Karena itu, saya mengajak para mahasiwa ini untuk banyak membaca ilmu non-eksakta lain, seperti: sosial, ekonomi, psikologi, dan lain-lain. Juga mereka harus membaca karya sastra untuk mengembangkan imajinasinya. Dengan demikian, mereka akan mengetahui tujuan dari ilmu dan teknologi yang mereka pelajari. Misi seorang intelektual adalah memberi tahu publik tentang potensi dan bahaya sebuah teknologi, sehingga publik bersiap diri menghadapi dunia baru.

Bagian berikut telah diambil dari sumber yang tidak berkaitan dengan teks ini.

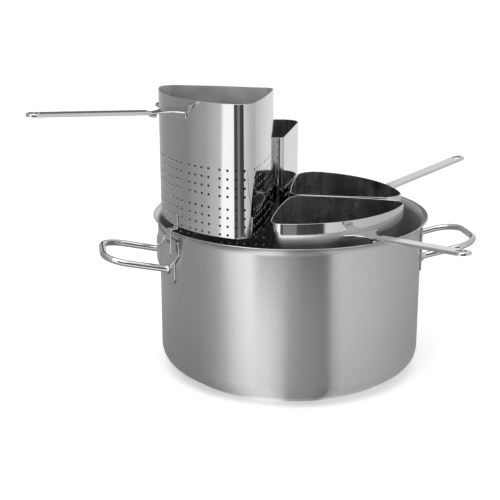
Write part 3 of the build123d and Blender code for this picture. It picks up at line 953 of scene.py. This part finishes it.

Kedua, Kalau menilik bahasa yang mereka gunakan, tampaknya memang cocok dengan gaya remaja yang menjadi sasarannya. Namun, mereka belum menerapkan asas ekonomi kata atau KISS (keep it simple and short). Kalimat-kalimatnya masih boros, padahal masih bisa disederhanakan. Semakin sederhana sebuah kalimat, semakin mudah untuk dipahami pembaca. Malam itu, saya minta Tara, sang editor, untuk meng-copy-paste satu paragraf dari artikel di eletronhme. Paragraf itu berisi 99 kata dengan 666 karakter. Setelah disederhanakan, jumlahnya menjadi 56 kata dan 450 karakter. Tak mengubah arti.
Ketiga, pemilihan audiense pembaca Bandung. Dalam artikel-artikel itu tidak terasa “kebandungan”-nya. Saya sarankan mereka mengamati peristiwa-peristiwa di Bandung, dan meresponsnya dengan tulisan. Misalnya, ketika musim hujan seperti ini, Bandung pasti akan riuh dengan petir nan menggeledek. Nah, saatnya anak-anak elektro arus kuat membahas petir. Atau kalau PLN sedang mematikan aliran listrik di Bandung, saatnya berimajinasi menuliskan transfer tenaga listrik nir kabel dari Pusat Tenaga Nuklir di belahan lain dunia misalnya. Who knows, namanya juga imajinasi.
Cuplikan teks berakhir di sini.